The issue facing us today surfaced in Illinois when State Police auditors conducting new entrant safety audits for Illinois Department of Transportation suddenly began treating farmers with “crop-share” leases as commercial “for-hire” truckers for the purposes of enforcing federal motor carrier safety rules….At the same time, state auditors began designating “implements of husbandry” as commercial vehicles resulting in a double whammy of enforcement never seen before in Illinois and forcing many farmers to be out of compliance.

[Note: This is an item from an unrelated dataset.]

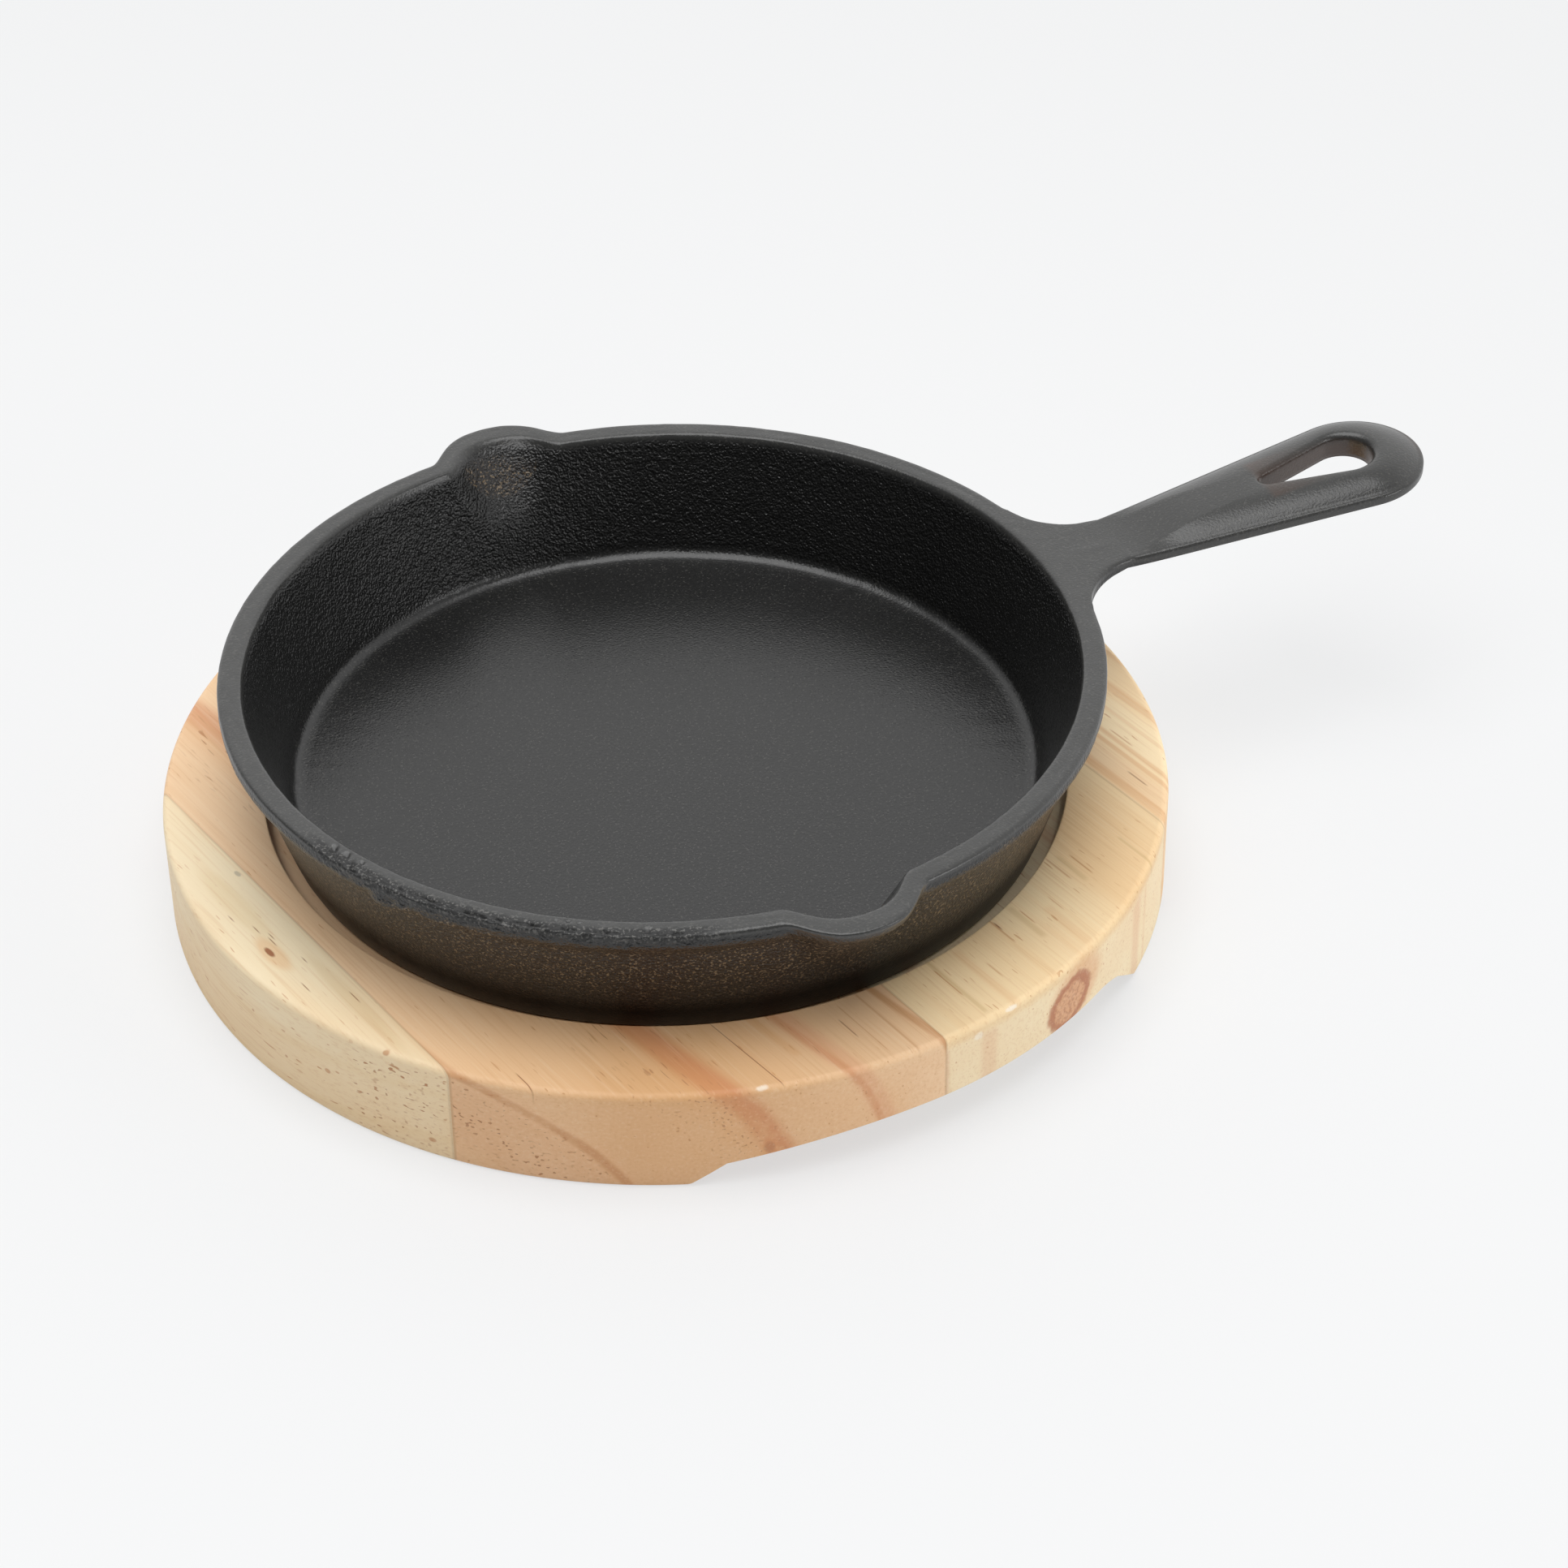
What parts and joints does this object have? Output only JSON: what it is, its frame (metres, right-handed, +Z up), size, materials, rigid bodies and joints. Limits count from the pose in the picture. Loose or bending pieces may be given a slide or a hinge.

So the problem was that state officials in Illinois had suddenly created a bunch of new rules. The Illinois Farm Bureau was unhappy, so they paid a call on the FMCSA:

At our first meeting at U.S. DOT in early March, FMCSA administrator Anne Ferro pledged to review the issue and get back to us quickly with answers. We were pleased when an immediate moratorium on new entrant audits in Illinois was imposed. At our meeting, Administrator Ferro also told us that she was motivated to begin building a ongoing dialogue with the agriculture industry and help her staff gain a better understanding of the movement of agricultural products and equipment. Our D.C. meeting was followed a few weeks later by a large meeting in Springfield with state and federal motor carrier regulators.

….The current Federal Register request for comments is NOT a rule making. It simply asks farm organizations, farmers, and the public for feedback on the agency’s current long standing interpretations.

So here’s what seems to have happened. The FMCSA has long had rules that defined most grain haulage as interstate commerce and designated farmers hauling shared crops as commercial operators. This was never a big deal because they had never enforced those rules and neither had anyone else. But then Illinois decided to start enforcing the letter of the law and Illinois farmers were unhappy. So now FMCSA is asking whether these regulations ever made sense in the first place. Ditto for implements of husbandry, where they say that “a narrowly literal reading would mean applying the rules in circumstances where they would be impractical and produce no discernible safety benefits.” So they want to make sure that the rules are more practical.

I might still be missing something here. Figuring out what’s really going on just by reading rulemaking bureaucratese isn’t easy. But it looks like the outrage over this is yet another example of Obama Derangement Syndrome in action. Far from trying to implement a barrage of regulations on our nation’s farmers, FMCSA is apparently trying to stop state officials from implementing a barrage of regulations on our nation’s farmers. But something tells me this doesn’t matter. ODS is strong, and I imagine this is all going to be part of conservative lore for years. After all, everyone knows that liberals just love writing reams of pointless new regulations on hardworking small business owners. Right?